In a further aspect, the invention comprises a method of processing a substrate in a process zone, the method comprising the steps of providing a substrate in the process zone, setting process conditions to process a feature on the substrate with an energized gas, providing radiation that is polarized to a plurality of polarization angles, detecting radiation reflected from the substrate and generating a signal in response to the detected radiation, and processing the signal.
In another aspect, the invention comprises a substrate processing apparatus comprising a chamber capable of processing a substrate, a radiation source to provide a radiation, a radiation detector to detect radiation reflected from the substrate during processing and generate a signal, and a bandpass filter to filter the signal.

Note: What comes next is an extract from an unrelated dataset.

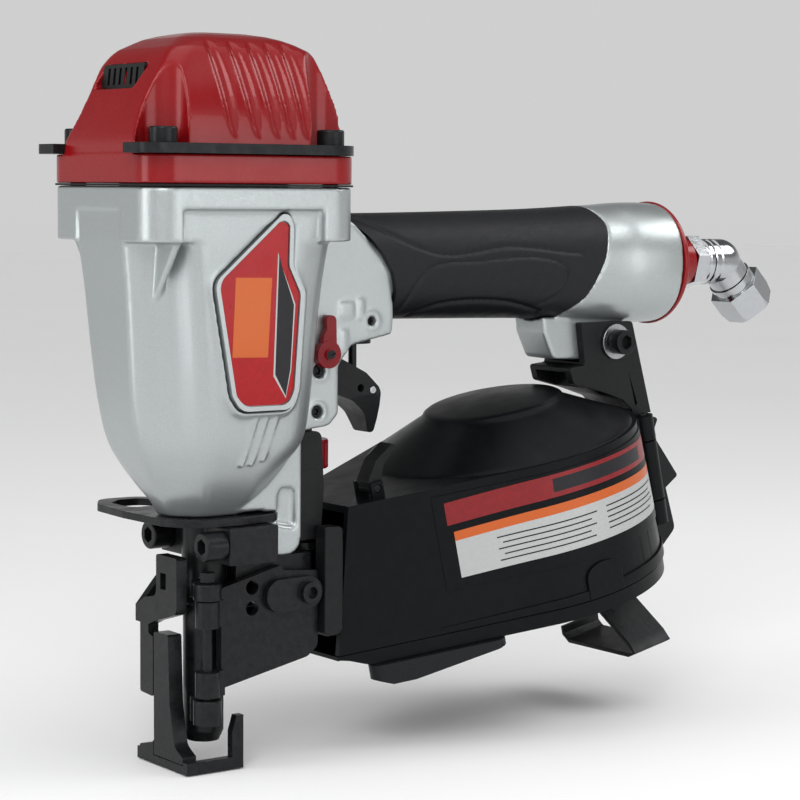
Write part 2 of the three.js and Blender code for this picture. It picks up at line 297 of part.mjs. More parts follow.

In another aspect, the invention comprises a substrate processing method comprising placing a substrate in a process zone, setting process conditions of an energized gas to process the substrate, providing a source of radiation in the process zone, detecting radiation that is reflected from a substrate during processing of the substrate and generating a signal, and filtering the signal.
In another aspect, the present invention comprises a substrate processing apparatus comprising a process chamber comprising a substrate support, gas inlet, gas energizer, gas exhaust, and a wall having a recess with a window therein and a mask over the window, and a process monitoring system capable of monitoring a process that may be conducted in the process chamber, through the window in the recess of the wall.
In a further aspect, the present invention comprises a method of processing a substrate in a chamber, the method comprising, placing the substrate in the chamber, providing an energized gas in the chamber to process the substrate, masking a window provided in a recess in a wall of the chamber, and monitoring a process that may be conducted in the chamber through the window in the recess in the wall.